L’altro è Damaged Bug, il suo progetto synth sci-fi punk, che merita solo per la copertina raffigurante un quadro di Brian Eno all’interno di una cabina di controllo di una navicella spaziale. Registrato sul suo Tascam 388 fa viaggiare lontano e ricorda quasi il McCartney di Temporary Secretary.
DID
Salad Days di Mac DeMarco, perchè lui è il cugino del nostro agente di booking Fabio De Marco (battuta, ndr) e nonostante questo è molto bravo. Ci ricorda i Real Estate ma fortunatamente anche Ariel Pink. Il disco è semplicemente stupendo, perfetto in autostrada nel tratto da Genova a Livorno.
Asiatisch di Fatima Al Qadiri: usciamo matti per le cose arabe e ancora più di testa per le cose finte arabe. Tutto l’album è un po’ pesante forse ma merita più di un ascolto.
E poi l’immaginario grafico è molto cooooool.
Drop the Vowels di Millie & Andrea: loro sono Andy Stott e Miles Whittaker di Demdike Stare. Musica un po’ pastigliette (“pastiglie” nel nostro speciale vocabolario significa musica elettronica) ma Quirino adora le pastiglie e quindi dovevamo metterlo.
CHOW
UNIVERSAL SEX ARENA – Women will be girls (2013)
Una band incredibile che fa un disco d’esordio incredibile, con così tanta carne al fuoco che tentare di incasellarlo sarebbe più inutile del solito. Solo da ascoltare e amare. E da vedere in concerto.
SCREAMING TREES – Invisible Lantern (1988)
Uno di noi lo ascolta incessantemente dal 2000, anno in cui lo comprò per 20.000 lire da Underground Records. E non si è ancora rotto i coglioni.
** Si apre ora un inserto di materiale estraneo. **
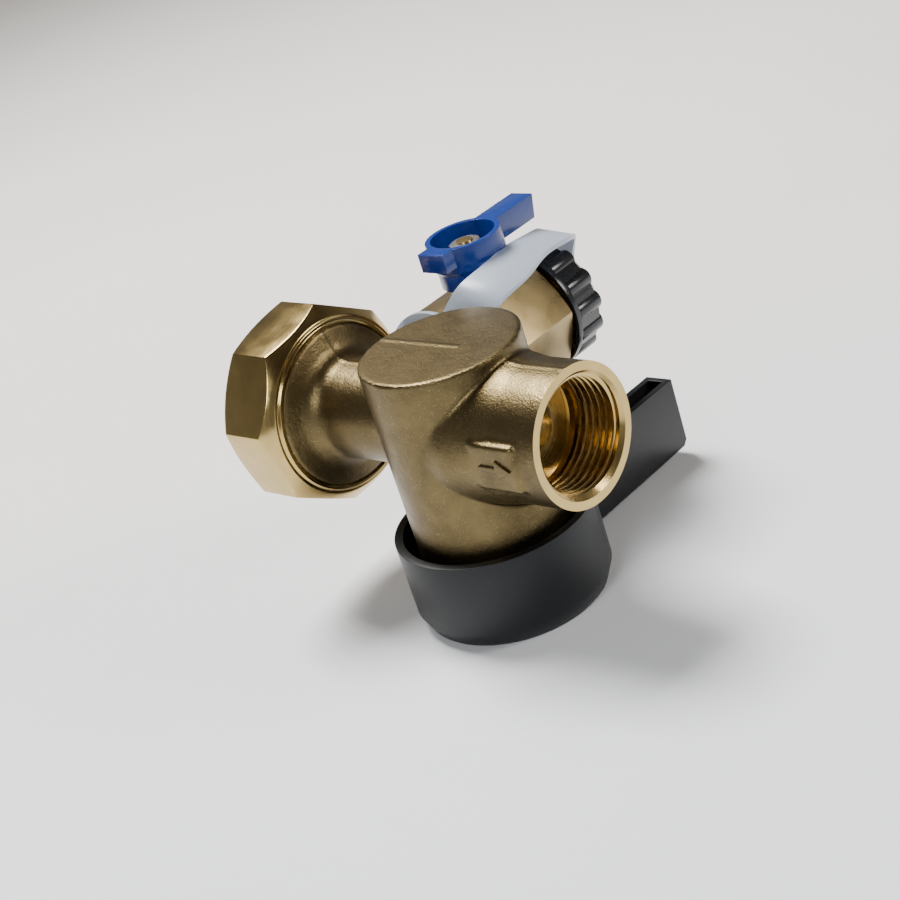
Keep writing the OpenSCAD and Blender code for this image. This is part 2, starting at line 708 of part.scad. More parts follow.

THE PRETTY THINGS – S.F. Sorrow (1968)
Dopo averli visti ormai settantenni al Locomotiv e, a distanza di un anno, al Freakout, e avendo constatato che i pezzi del periodo psichedelico gli riescono alla grande, abbiamo ritirato fuori questo lp, che è uno dei primi concept album della storia. Il più bel film mai visto.
SUN KIL MOON – Benji (2014)
Uno di noi ci strippa, ma ora sta lavorando e non può dire il perché, quindi, qualora non lo conosceste, andatevelo a sentire.
RAIN PARADE – Explosions In The Glass Palace (1984), Emergency Third Rail Power Trip (1983)
In ordine di assiduità di ascolto, almeno due di noi si sono sparati sonore pippe mentali su questi due album. Il primo (in ordine di citazione) è un road trip della madonna, nel senso di road ma, soprattutto, in quello di TRIP. Il secondo (che poi sarebbe il primo), è un monumento al jingle jangle, alla fattanza e all’ indolenza totale: sonnolento, pigro, mielosetto. In altre parole, un gioiello.
MINUTEMEN – Double Nickels On The Dime (1984)
Uno di noi non li apprezza come dovrebbe, ed il risultato è che gli altri, quando lo esprime, lo guardano come si guarda una merda farcita all’amarena, e non hanno poi tutti i torti. Comunque è il disco che ci siamo sentiti in macchina mentre, usciti dallo studio di registrazione, andavamo a mangiare la salama da sugo, per la cronaca.
CLAUDIO ROCCHI – Volo Magico N.1 (1971)
Insieme a Donovan e ad Alice Cooper, la perfetta colonna sonora per le nostre cene collettive a base di cinghiale. Non chiedeteci però il perchè.